* **Do this**: Locate every line below that contains the word "follow" and copy it.

* **Entries**:

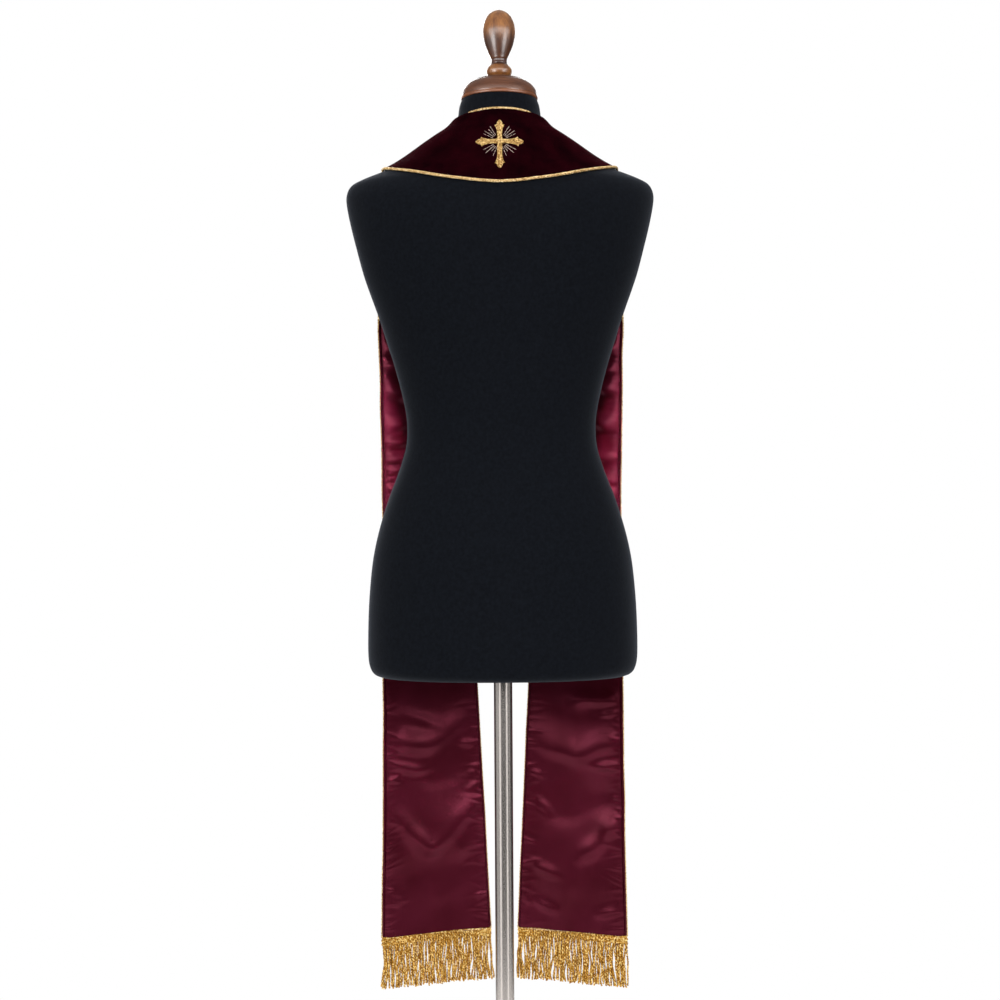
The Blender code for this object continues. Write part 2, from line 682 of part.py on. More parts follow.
def main():
    remove_everything()
    stand = bpy.data.objects.new("stole_on_form", None)
    bpy.context.scene.collection.objects.link(stand)
    steel = make_material("brushed_steel", (0.42, 0.41, 0.40), 0.35, 1.0)
    wood = make_material("turned_wood", (0.26, 0.12, 0.06), 0.30)
    jersey = make_material("navy_jersey", (0.008, 0.010, 0.014), 0.85)
    cloths = {
        "velvet": make_material("wine_velvet", (0.030, 0.003, 0.010), 0.80),
        "satin": make_material("burgundy_satin", (0.075, 0.004, 0.016), 0.38),
        "gold": make_material("gold_thread", (0.60, 0.36, 0.10), 0.45, 0.3),
    }
    build_stand(stand, steel)
    build_form(stand, jersey, wood)
    torso = torso_solid()
    tree = BVHTree.FromBMesh(torso)
    torso.free()
    left = face_grid(tree, LEFT_FOLDS)
    right = face_grid(tree, RIGHT_FOLDS)
    build_half("left", 1, left, stand, cloths)
    build_half("right", -1, right, stand, cloths)
    face = np.concatenate([mirrored(right)[::-1], left[1:]])
    band = wall_solid(face, face - (0.0, BAND_DEPTH, 0.0))
    add_object("cross", cross_solid(BVHTree.FromBMesh(band)), cloths["gold"], stand)
    band.free()


main()
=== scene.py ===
import math

import bmesh
import bpy
import numpy as np
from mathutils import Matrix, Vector
from mathutils.bvhtree import BVHTree


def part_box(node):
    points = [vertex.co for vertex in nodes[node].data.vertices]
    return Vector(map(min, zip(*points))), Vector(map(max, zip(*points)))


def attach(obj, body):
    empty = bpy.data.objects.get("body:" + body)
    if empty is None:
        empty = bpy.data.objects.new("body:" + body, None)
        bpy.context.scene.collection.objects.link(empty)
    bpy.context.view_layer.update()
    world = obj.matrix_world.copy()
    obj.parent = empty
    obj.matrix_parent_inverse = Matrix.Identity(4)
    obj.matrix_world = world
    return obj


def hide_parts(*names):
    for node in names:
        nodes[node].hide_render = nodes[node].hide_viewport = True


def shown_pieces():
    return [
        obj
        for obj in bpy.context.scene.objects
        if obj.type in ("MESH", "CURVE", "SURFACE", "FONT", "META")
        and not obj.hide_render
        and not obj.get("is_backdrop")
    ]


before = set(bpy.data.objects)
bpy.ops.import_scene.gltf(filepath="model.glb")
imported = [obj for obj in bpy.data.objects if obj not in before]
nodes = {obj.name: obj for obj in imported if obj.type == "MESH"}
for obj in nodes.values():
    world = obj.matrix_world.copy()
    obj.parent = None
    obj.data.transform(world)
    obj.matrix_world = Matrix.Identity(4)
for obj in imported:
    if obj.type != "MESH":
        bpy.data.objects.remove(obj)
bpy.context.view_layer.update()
sides = {"left": 1.0, "right": -1.0}
white = (1.0, 1.0, 1.0, 1.0)
meshFit = {"weld": 2e-6, "seam": 1e-7, "level": 1e-5, "sharp": 50.0}


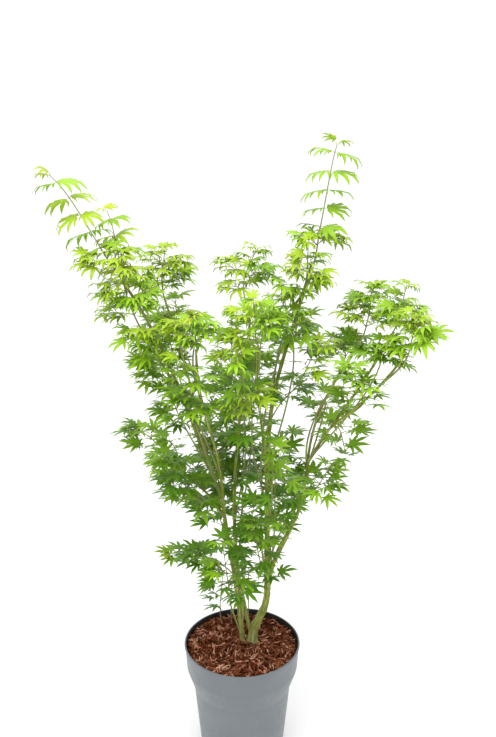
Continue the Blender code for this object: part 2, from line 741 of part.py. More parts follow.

* **Answer to the problem**:
The Blender code for this object continues. Write part 2, from line 682 of part.py on. More parts follow.
Continue the Blender code for this object: part 2, from line 741 of part.py. More parts follow.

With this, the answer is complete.